On 15-component theory of a charged spin-1 particle with polarizability in Coulomb and Dirac monopole fields

TL;DR

This paper develops a 15-component quantum model for a charged spin-1 particle with polarizability in Coulomb and monopole fields, revealing conditions where polarizability effects are hidden and analyzing bound states and energy spectra.

Contribution

It introduces a generalized 15-component equation for a charged spin-1 particle with polarizability and analyzes its solutions in Coulomb and monopole fields, identifying states where polarizability is not observable.

Findings

Existence of states where polarizability does not manifest

Derivation of a 2nd order differential equation for j=0 states with 1/r^4 potential

Identification of bound states and energy spectra in Coulomb and monopole fields

Abstract

The problem of a spin 1 charged particle with electromagnetic polarizability, obeying a generalized 15-component quantum mechanical equation, is investigated in presence of the external Coulomb potential.

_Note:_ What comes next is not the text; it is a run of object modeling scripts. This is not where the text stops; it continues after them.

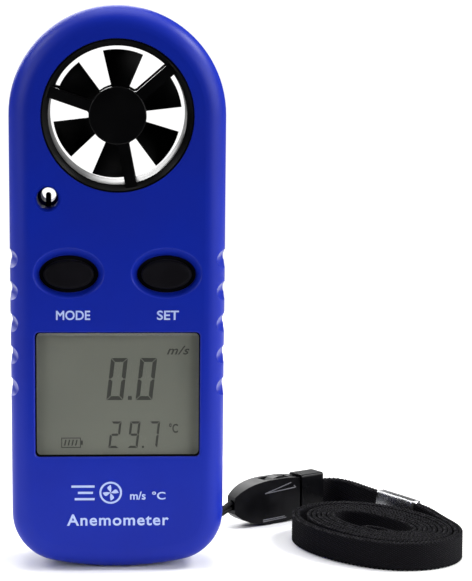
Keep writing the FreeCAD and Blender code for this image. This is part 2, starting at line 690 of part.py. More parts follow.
def controller_chip():
    """Chip under a round drop of black resin."""
    back = BOARD_Y + BOARD_T
    drop = Part.makeCone(CHIP_R[0], CHIP_R[1], CHIP_T, V(CHIP_X, back, CHIP_Z), V(0, 1, 0))
    top = [e for e in drop.Edges if len(e.Vertexes) == 1
           and abs(e.Vertexes[0].Y - back - CHIP_T) < 1e-6]
    return drop.makeFillet(CHIP_EDGE, top)


def board_parts():
    """Timing crystal and a row of resistors on the back of the board."""
    back = BOARD_Y + BOARD_T
    x0, x1, z0, z1 = CRYSTAL
    pieces = [box(x0, x1, back, back + CRYSTAL_T, z0, z1)]
    x0, x1, z0, z1 = RESISTOR
    for index in range(RESISTOR_COUNT):
        along = RESISTOR_PITCH * index
        pieces.append(box(x0 + along, x1 + along, back, back + RESISTOR_T, z0, z1))
    return Part.makeCompound(pieces)


def speed_sensor():
    """Flat magnetic pickup that stands from the board's edge towards the tunnel."""
    back = BOARD_Y + BOARD_T
    package = box(PICKUP_X[0], PICKUP_X[1], back, back + PICKUP_T, BOARD_Z1 - PICKUP_FOOT,
                  BOARD_Z1 + PICKUP_RISE)
    rim = [e for e in package.Edges if all(abs(v.Y - back - PICKUP_T) < 1e-6 for v in e.Vertexes)]
    return package.makeChamfer(PICKUP_EDGE, rim)


def battery_holder():
    """Round tray on the board, with a gap for the side contact."""
    back = BOARD_Y + BOARD_T
    inner = COIN_R + HOLDER_GAP
    wall = ring(inner + HOLDER_WALL, inner, 0, COIN_Z, back, COIN_Y + COIN_T * HOLDER_H)
    seat = ring(inner + HOLDER_WALL / 2, COIN_R - HOLDER_SEAT, 0, COIN_Z, back, COIN_Y)
    gate = box(COIN_R - HOLDER_SEAT - 1, COIN_R + HOLDER_WALL + 1, back - 1, BACK_Y,
               COIN_Z - GATE_HALF_W, COIN_Z + GATE_HALF_W)
    return fuse(wall, [seat]).cut(gate)


def coin_cell():
    cell = rod(COIN_R, 0, COIN_Z, COIN_Y, COIN_Y + COIN_T)
    return cell.makeFillet(CELL_EDGE, [e for e in cell.Edges if len(e.Vertexes) == 1])


def bent_strip(path, thickness, width, z):
    """Sheet-metal strip: a folded line in the XY plane, thickened and drawn along Z."""
    wire = Part.makePolygon([V(x, y, z - width / 2) for x, y in path])
    face = wire.makeOffset2D(thickness / 2, 2, False, False, False)
    return Part.Face(face).extrude(V(0, 0, width))


def battery_minus():
    """Sprung tongue under the cell."""
    back = BOARD_Y + BOARD_T + CONTACT_T / 2
    top = COIN_Y - CONTACT_T / 2 - CONTACT_GAP
    path = [(-6.0, back), (-1.0, back), (3.0, top), (5.0, top)]
    return bent_strip(path, CONTACT_T, CONTACT_W, COIN_Z)


def battery_plus():
    """Side contact against the rim of the cell."""
    back = BOARD_Y + BOARD_T + CONTACT_T / 2
    wall = COIN_R + CONTACT_T / 2 + 2 * CONTACT_GAP
    path = [(wall + 2.2, back), (wall, back), (wall, COIN_Y + COIN_T * 0.7)]
    return bent_strip(path, CONTACT_T, CONTACT_W, COIN_Z)


def bar_rod(radius):
    """Upright rod across the lanyard notch."""
    return Part.makeCylinder(radius, NOTCH_Z1 - NOTCH_Z0 + 2 * BAR_HOLD,
                             V(BAR_X, BACK_Y - BAR_SET, NOTCH_Z0 - BAR_HOLD))


def lanyard_bar():
    return bar_rod(BAR_R)


def along_buckle(shape):
    """Place a shape made in the buckle's frame: X from its tip, Y across, Z up."""
    shape.rotate(V(0, 0, 0), V(0, 0, 1), BUCKLE_YAW)
    return shape.translated(V(BUCKLE_TIP[0], BUCKLE_TIP[1], BUCKLE_Z))


def buckle_point(s):
    """Point of the buckle's axis, s from its tip."""
    angle = math.radians(BUCKLE_YAW)
    return (BUCKLE_TIP[0] + s * math.cos(angle), BUCKLE_TIP[1] + s * math.sin(angle))


def curved_plate(half_ends, low, high, up):
    """Plate whose outline is straight at its ends and bulges to its full size between."""
    tip, full, end, length = half_ends

    def at(s, h):
        return V(s, low, h) if up else V(s, h, low)

    sides = []
    for sign in (1, -1):
        run = [at(0, sign * tip), at(length * 0.14, sign * (tip + (full - tip) * 0.55)),
               at(length * 0.5, sign * full), at(length * 0.8, sign * full * 0.99),
               at(length, sign * end)]
        curve = Part.BSplineCurve()
        curve.interpolate(run)
        sides.append(curve.toShape())
    caps = [Part.makeLine(at(0, -tip), at(0, tip)), Part.makeLine(at(length, end), at(length, -end))]
    wire = Part.Wire(Part.__sortEdges__(sides + caps))
    thick = V(0, high - low, 0) if up else V(0, 0, high - low)
    return Part.Face(wire).extrude(thick)


def buckle_socket():
    """Female half: a bulged hollow body with an open mouth, two side windows and a cord eye."""
    tall = curved_plate((TIP_HALF_H, BUCKLE_HALF_H, SOCKET_END[0], SOCKET_L), -BUCKLE_HALF_T,
                        BUCKLE_HALF_T, True)
    wide = curved_plate((TIP_HALF_T, BUCKLE_HALF_T, SOCKET_END[1], SOCKET_L), -BUCKLE_HALF_H,
                        BUCKLE_HALF_H, False)
    body = tall.common(wide)
    half_n = BUCKLE_HALF_T - SOCKET_WALL
    half_w = BUCKLE_HALF_H - SOCKET_WALL - PART_GAP
    mouth = box(MOUTH_S, SOCKET_L + 1, -half_n, half_n, -half_w, half_w)
    windows = box(WINDOW_S[0], WINDOW_S[1], -half_n, half_n, -BUCKLE_HALF_H - 1, BUCKLE_HALF_H + 1)
    eye = Part.makeCylinder(EYE_R, EYE_DEPTH + 1, V(-1, 0, 0), V(1, 0, 0))
    return along_buckle(body.cut(mouth).cut(windows).cut(eye))


def buckle_plug():
    """Male half: strap block and centre tongue."""
    root = BUCKLE_L - BLOCK_L
    block = box(root, BUCKLE_L, -BUCKLE_HALF_T, BUCKLE_HALF_T, -BUCKLE_HALF_H, BUCKLE_HALF_H)
    block = block.makeFillet(BLOCK_EDGE, [e for e in block.Edges if abs(e.Length - BLOCK_L) < 0.01])
    half_n = BUCKLE_HALF_T - SOCKET_WALL - PART_GAP
    tongue = box(TONGUE_S, root + 0.5, -half_n, half_n, -TONGUE_HALF, TONGUE_HALF)
    slot_n, slot_w = STRAP_T / 2 + STRAP_GAP, STRAP_W / 2 + STRAP_GAP
    slot = box(BUCKLE_L - STRAP_SLOT, BUCKLE_L + 1, -slot_n, slot_n, -slot_w, slot_w)
    return along_buckle(fuse(block, [tongue]).cut(slot))


def prong(side):
    """Sprung arm of the plug, with the barb that fills a side window."""
    half_n = BUCKLE_HALF_T - SOCKET_WALL - PART_GAP
    root = BUCKLE_L - BLOCK_L - PART_GAP
    inner, outer = PRONG_IN, PRONG_IN + PRONG_T
    start, end = BARB_S
    hump = [(start + share * (end - start), outer + rise * (BARB_OUT - outer))
            for share, rise in BARB_RISE]
    points = [(PRONG_TIP, inner), (root, inner), (root, outer), (end, outer)]
    points += hump[::-1] + [(start, outer), (PRONG_TIP, outer - 0.4), (PRONG_TIP, inner)]
    face = Part.Face(Part.makePolygon([V(s, -half_n, side * w) for s, w in points]))
    return along_buckle(face.extrude(V(0, 2 * half_n, 0)))


def coil_axes():
    """Unit vectors of the coil's long and short axes."""
    angle = math.radians(COIL_YAW)
    return V(math.cos(angle), math.sin(angle), 0), V(-math.sin(angle), math.cos(angle), 0)


def strap_route():
    """Route of the strap from its slot in the buckle to the coil's first turn."""
    start, bend = buckle_point(BUCKLE_L - 2.5), buckle_point(BUCKLE_L + 3.0)
    points = [V(start[0], start[1], BUCKLE_Z), V(bend[0], bend[1], BUCKLE_Z)]
    points += [V(47.6, 35.7, 4.6), V(52.0, 28.9, 4.2), V(61.2, 17.9, 3.4), V(63.6, 11.4, STRAP_Z)]
    return points


def smooth_path(points):
    """Straight runs joined by the largest tangent arcs; returns the wire and its arc radii."""
    edges = []
    radii = []
    here = points[0]
    for before, corner, after in zip(points, points[1:], points[2:]):
        into, out = corner.sub(before), after.sub(corner)
        shorter = min(into.Length, out.Length)
        half = into.getAngle(out) / 2
        back = 0.45 * shorter
        radius = back / math.tan(half)
        into.normalize()
        out.normalize()
        start = corner.sub(V(into).multiply(back))
        end = corner.add(V(out).multiply(back))
        bisector = out.sub(into)
        bisector.normalize()
        centre = corner.add(bisector.multiply(radius / math.cos(half)))
        to_corner = corner.sub(centre)
        to_corner.normalize()
        middle = centre.add(to_corner.multiply(radius))
        edges.append(Part.LineSegment(here, start).toShape())
        edges.append(Part.Arc(start, middle, end).toShape())
        radii.append(round(radius, 1))
        here = end
    edges.append(Part.LineSegment(here, points[-1]).toShape())
    return Part.Wire(edges), radii


def sweep(name, path, section, upright):
    """Solid of a section along a path, with its volume checked against area times length."""
    shell = Part.BRepOffsetAPI.MakePipeShell(path)
    if upright:
        shell.setBiNormalMode(V(0, 0, 1))
    else:
        shell.setFrenetMode(False)
    shell.add(section)
    shell.build()
    shell.makeSolid()
    solid = shell.shape()
    expected = Part.Face(section).Area * path.Length
    print(name, "length", round(path.Length, 2), "volume ratio", round(solid.Volume / expected, 4))
    return solid


def loop_cord():
    points = [V(*point) for point in CORD_ROUTE]
    path, radii = smooth_path(points)
    print("loop_cord radii", radii)
    along = points[1].sub(points[0])
    section = Part.Wire([Part.makeCircle(CORD_D / 2, points[0], along)])
    return sweep("loop_cord", path, section, False)


def strap_lead():
    points = strap_route()
    path, radii = smooth_path(points)
    print("strap_lead radii", radii)
    along = points[1].sub(points[0])
    along.normalize()
    across = V(-along.y, along.x, 0).multiply(STRAP_T / 2)
    up = V(0, 0, STRAP_W / 2)
    start = points[0]
    corners = [start.add(across).add(up), start.sub(across).add(up), start.sub(across).sub(up),
               start.add(across).sub(up)]
    return sweep("strap_lead", path, Part.makePolygon(corners + corners[:1]), True)


def crimp():
    """Flat metal sleeve closed round the strap on its straight run."""
    points = strap_route()
    run = points[4].sub(points[3])
    middle = points[3].add(V(run).multiply(CRIMP_AT))
    run.normalize()
    across = V(-run.y, run.x, 0)
    across.normalize()
    up = run.cross(across)
    inner_t, inner_w = STRAP_T / 2 + FIT_GAP, STRAP_W / 2 + FIT_GAP
    half = CRIMP_L / 2
    outer = box(-half, half, -inner_t - CRIMP_WALL, inner_t + CRIMP_WALL, -inner_w - CRIMP_WALL,
                inner_w + CRIMP_WALL)
    outer = outer.makeFillet(CRIMP_EDGE, [e for e in outer.Edges if e.Length > CRIMP_L - 0.01])
    sleeve = outer.cut(box(-half - 1, half + 1, -inner_t, inner_t, -inner_w, inner_w))
    sleeve.Placement = FreeCAD.Placement(middle, FreeCAD.Rotation(run, across, up, "XYZ"))
    return sleeve


def strap_coil():
    """Outer shape of the coiled strap, standing on its edge."""
    long_axis, short_axis = coil_axes()
    centre = V(COIL_X, COIL_Y, 0)
    rim = Part.Ellipse(centre.add(V(long_axis).multiply(COIL_A)),
                       centre.add(V(short_axis).multiply(COIL_B)), centre)
    coil = Part.Face(Part.Wire([rim.toShape()])).extrude(V(0, 0, STRAP_W))
    return coil.makeChamfer(COIL_EDGE, [e for e in coil.Edges if len(e.Vertexes) == 1])


NODES = {
    "front_case": front_case,
    "rear_case": rear_case,
    "battery_cover": battery_cover,
    "case_screws": case_screws,
    "front_guard": lambda: guard(True),
    "rear_guard": lambda: guard(False),
    "front_bush": lambda: bush(True),
    "rear_bush": lambda: bush(False),
    "impeller": impeller,
    "impeller_shaft": impeller_shaft,
    "rotor_magnet": rotor_magnet,
    "thermistor": thermistor,
    "display_window": display_window,
    "display_cell": display_cell,
    "display_frame": display_frame,
    "zebra_strips": zebra_strips,
    "mode_button": lambda: button(-1),
    "set_button": lambda: button(1),
    "button_switches": button_switches,
    "main_board": main_board,
    "board_screws": board_screws,
    "controller_chip": controller_chip,
    "board_parts": board_parts,
    "speed_sensor": speed_sensor,
    "battery_holder": battery_holder,
    "coin_cell": coin_cell,
    "battery_minus": battery_minus,
    "battery_plus": battery_plus,
    "lanyard_bar": lanyard_bar,
    "loop_cord": loop_cord,
    "buckle_socket": buckle_socket,
    "buckle_plug": buckle_plug,
    "upper_prong": lambda: prong(1),
    "lower_prong": lambda: prong(-1),
    "strap_lead": strap_lead,
    "crimp": crimp,
    "strap_coil": strap_coil,
}

os.makedirs("parts", exist_ok=True)
for node, build in NODES.items():
    shape = build()
    print(node, "solids", len(shape.Solids), "volume", round(shape.Volume, 2), "valid", shape.isValid())
    shape.exportStep("parts/" + node + ".step")
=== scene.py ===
"""Pocket vane anemometer with a neck lanyard: finishes, printing, display and lanyard.

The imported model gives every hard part. This script dresses those parts, prints the front, draws
the display's segments and lays the loop cord and the folded neck strap. Fields hold millimetres,
with X to the right, Y to the back and Z up, and MM turns them to Blender's metres.
"""

from __future__ import annotations

import logging
import math
from dataclasses import dataclass
from enum import Enum
from typing import Any, Sequence

import bpy
import numpy as np
from mathutils import Matrix, Vector


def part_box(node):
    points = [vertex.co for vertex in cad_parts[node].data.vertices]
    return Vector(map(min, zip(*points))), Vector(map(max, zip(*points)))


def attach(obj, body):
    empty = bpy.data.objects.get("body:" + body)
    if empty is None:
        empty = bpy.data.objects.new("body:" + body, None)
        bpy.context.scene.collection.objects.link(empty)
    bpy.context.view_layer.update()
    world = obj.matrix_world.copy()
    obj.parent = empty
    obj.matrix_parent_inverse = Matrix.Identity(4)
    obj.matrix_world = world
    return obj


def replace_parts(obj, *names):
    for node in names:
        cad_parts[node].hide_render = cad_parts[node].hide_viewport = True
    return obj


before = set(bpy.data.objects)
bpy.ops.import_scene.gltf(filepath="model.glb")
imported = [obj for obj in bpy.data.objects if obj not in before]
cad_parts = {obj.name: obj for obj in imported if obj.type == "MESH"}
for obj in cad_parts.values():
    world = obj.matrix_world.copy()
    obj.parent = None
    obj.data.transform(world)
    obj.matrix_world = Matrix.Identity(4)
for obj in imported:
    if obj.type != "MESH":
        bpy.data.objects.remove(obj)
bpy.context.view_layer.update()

LOG = logging.getLogger("anemometer")
MM = 0.001
UV_NAME = "lie"

HOUSING = "housing"
SPLINE_ORDER = 3
SPLINE_STEPS = 16

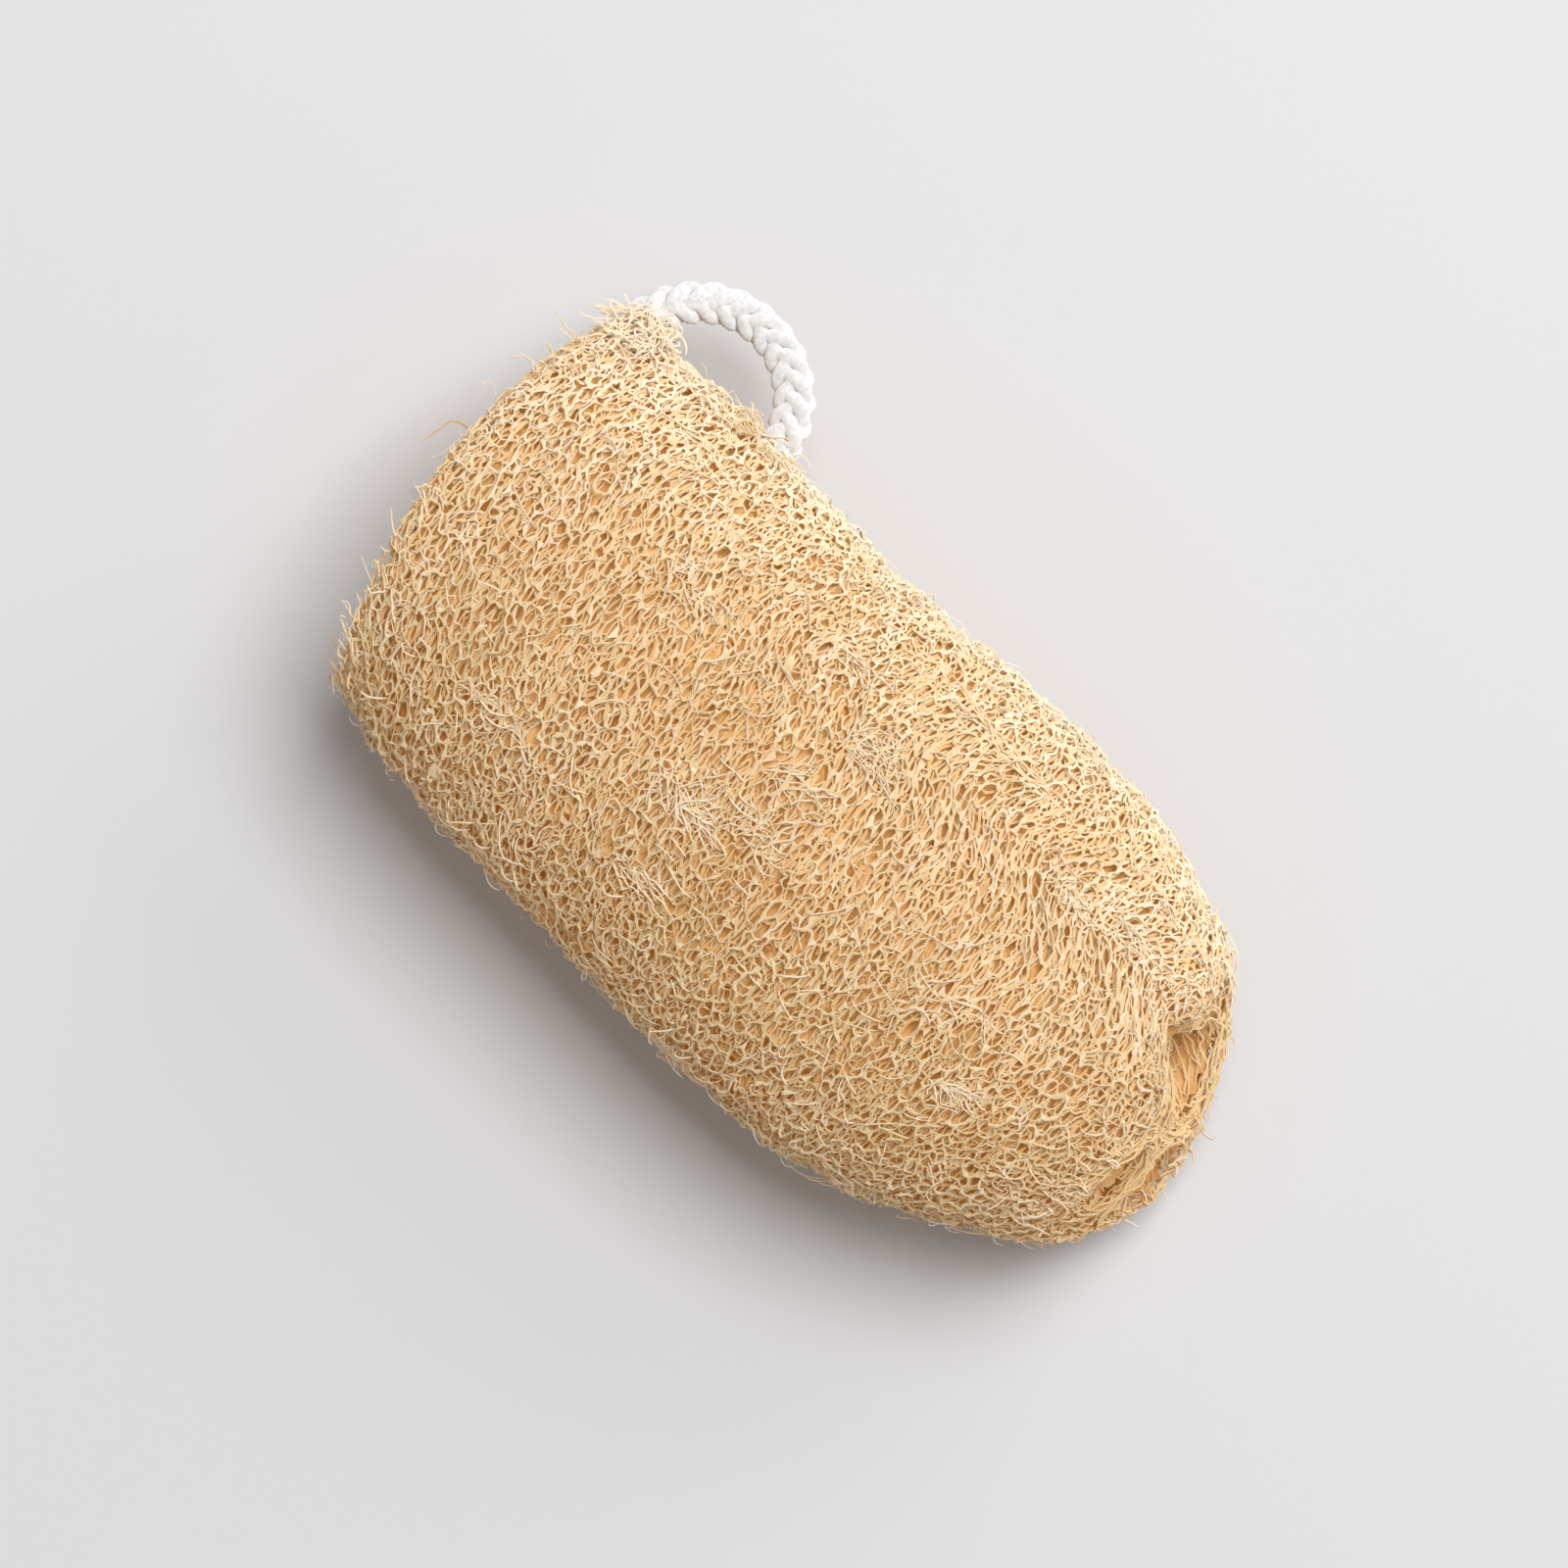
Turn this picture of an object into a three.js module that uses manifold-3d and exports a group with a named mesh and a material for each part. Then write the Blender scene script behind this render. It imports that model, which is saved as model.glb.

With the use of the Wigner's functions techniques, separation of variables in the spherical tetrad basis is done and the 15-component radial system is given. It is shown that there exists a class of quantum states for which the additional characteristics, polarizability, does not manifest itself anyhow; at this the energy spectrum of the system coincides with the known spectrum of the scalar particle. For j=0 states, a 2-order differential equation is derived, it contains an additional potential term 1/r^{4}. In analogous approach wave functions the generalized particle are examined in presence of external Dirac monopole field. It is shown that there exists one special state with minimal conserved quantum number j_{min}. It this solution, first, the polarizability does not exhibits itself. Analysis of the usual vector particle in external Coulomb potential is given. It is shown that at j=0 some bound states will arise. The corresponding energy spectrum is found.